Com diversos pequenos detalhes como esse, o filme de Bigelow acaba por reforçar, muitas vezes, o discurso reproduzido pela mídia sobre situações como essa, desmerecendo o lugar de onde reage todo um povo forjado na dor. Fazendo com que em pequenos detalhes fique a sensação de que a culpa é daquele homem negro que com sua brincadeira boba acabou causando aquilo tudo; ou daquele policial que estava na batida que desencadeou a rebelião; ou que apesar de desproporcional, talvez ele não estivesse tão errado, já que eles estavam destruindo o próprio lugar onde moravam; ou, ele morreu porque estava roubando; porque eles estavam rindo, bebendo e saqueando o que faz com que a rebelião perca um pouco a legitimidade, já que eles não passavam de vândalos; porque sua rebelião acabou prejudicando muitos outros negros, inclusive o personagem vivido por Algee Smith, que perde a chance de realizar seu sonho.

A incapacidade, ainda que cheia de “boas intenções”, de apontar o dedo pra nós mesmos, ao invés de colocar um personagem mal pra ser responsável, é um problema grave em um filme que tem como pretensões alertar sobre as questões raciais. É claro que percebemos a desproporcionalidade no julgamento, também representado por UM advogado “inescrupuloso”, interpretado por John Krasinsky, que com sua astucia é capaz de conseguir o inimaginável.
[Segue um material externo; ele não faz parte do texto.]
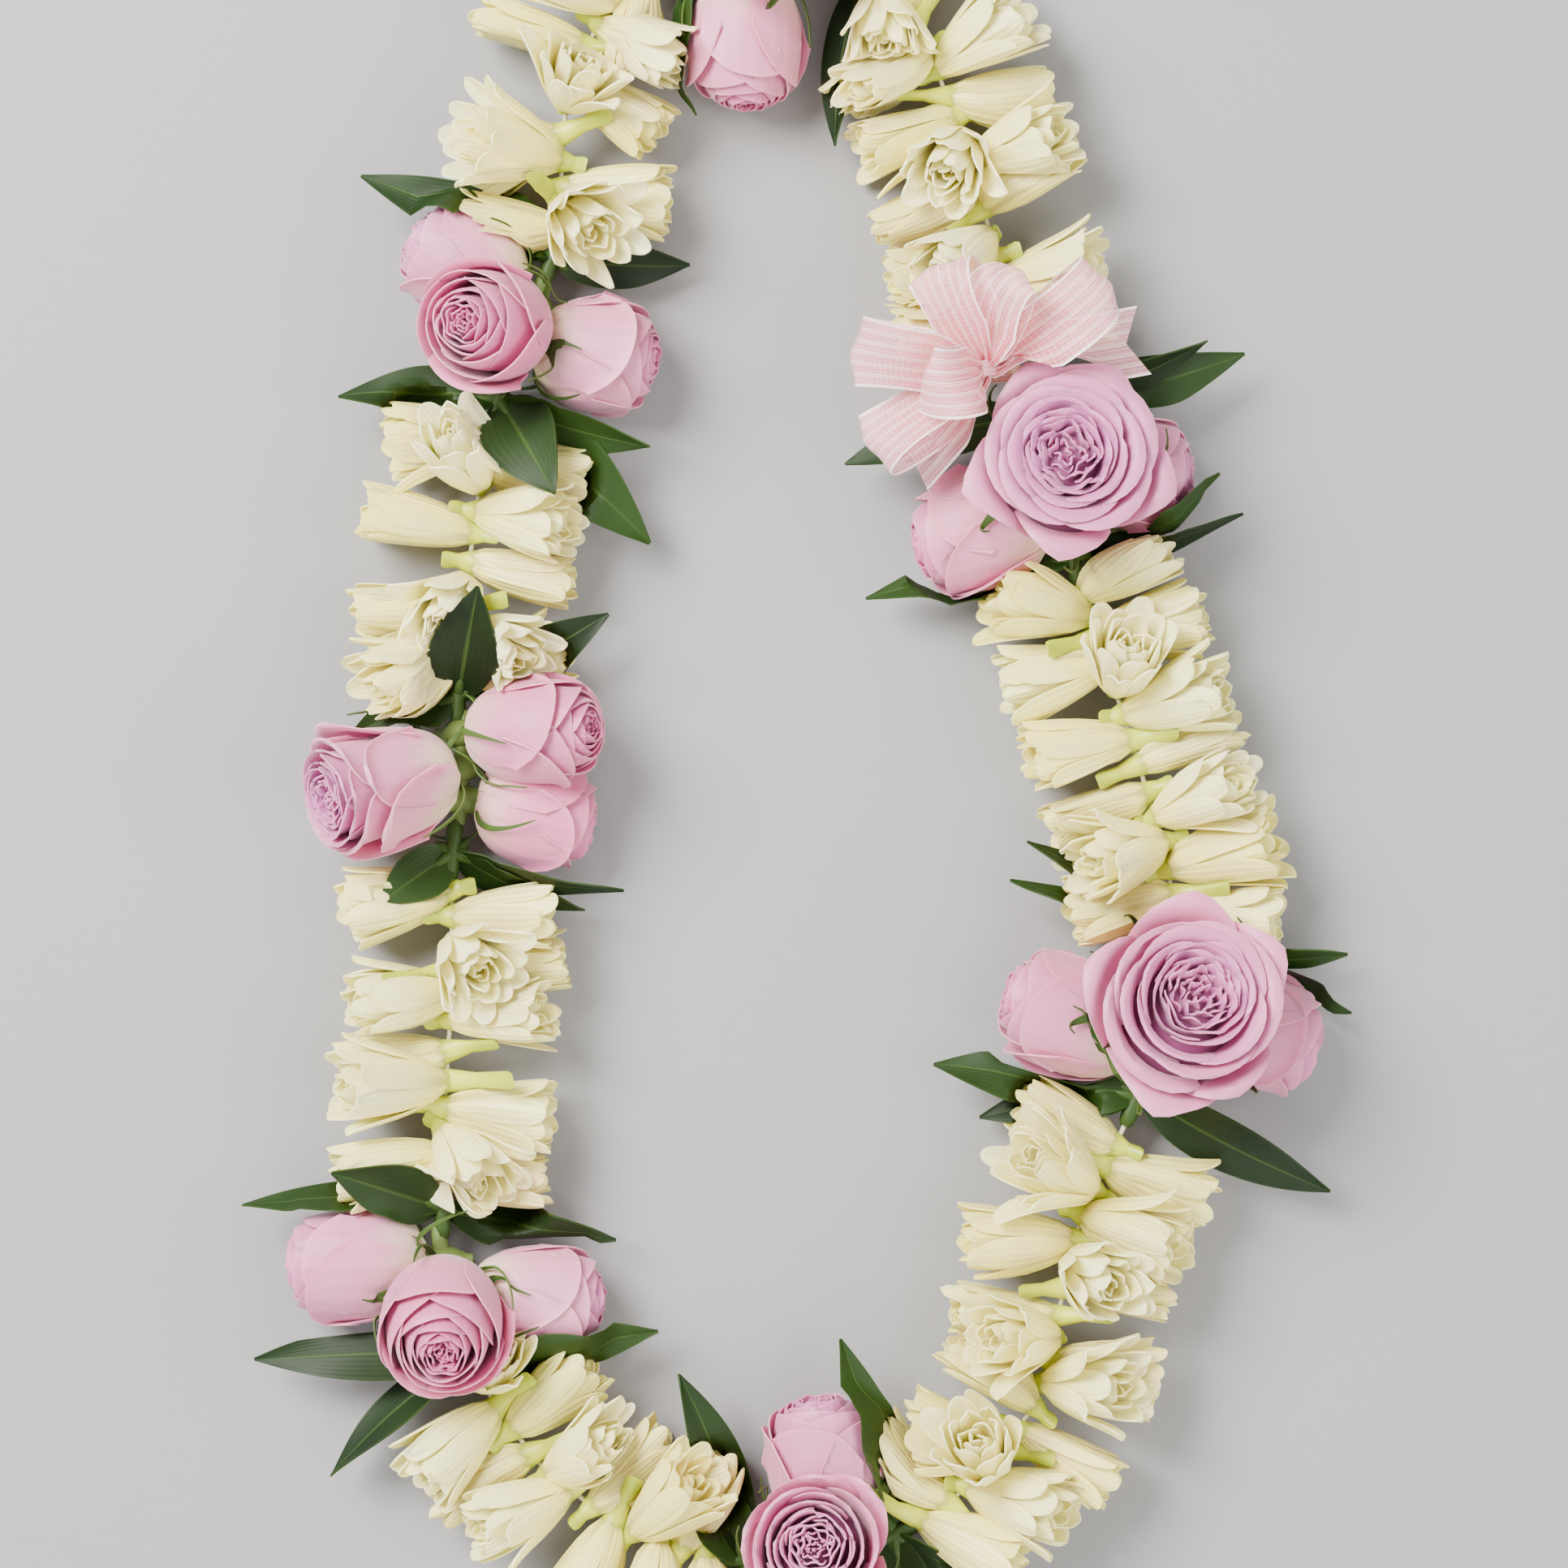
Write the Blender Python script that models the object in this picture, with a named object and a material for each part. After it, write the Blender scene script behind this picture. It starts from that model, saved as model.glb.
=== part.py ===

Apesar de ser um filme tecnicamente muito competente e de atuações muito inspiradas, que é, sim, capaz de nos causar indignação pelas situações vividas, de abordar um assunto atual e de possuir alguns acertos, a pretensão de levantar a questão racial de um lugar que não conhece ou entende, faz com que Detroit em rebelião seja um filme equivocado.

Outra coisa preocupante, a meu ver, é a quantidade de aval que recebe e receberá de tantos outros, que falamos de um espaço que não é o nosso. Porque é mais fácil perceber essas críticas como distantes de nós do que admitir nosso lugar e culpa nesses acontecimentos.  Até que consigamos apontar o dedo na nossa direção o que quer que seja Tudo que estiver ao alcance de Kathryn Bigelow, ainda será muito pouco.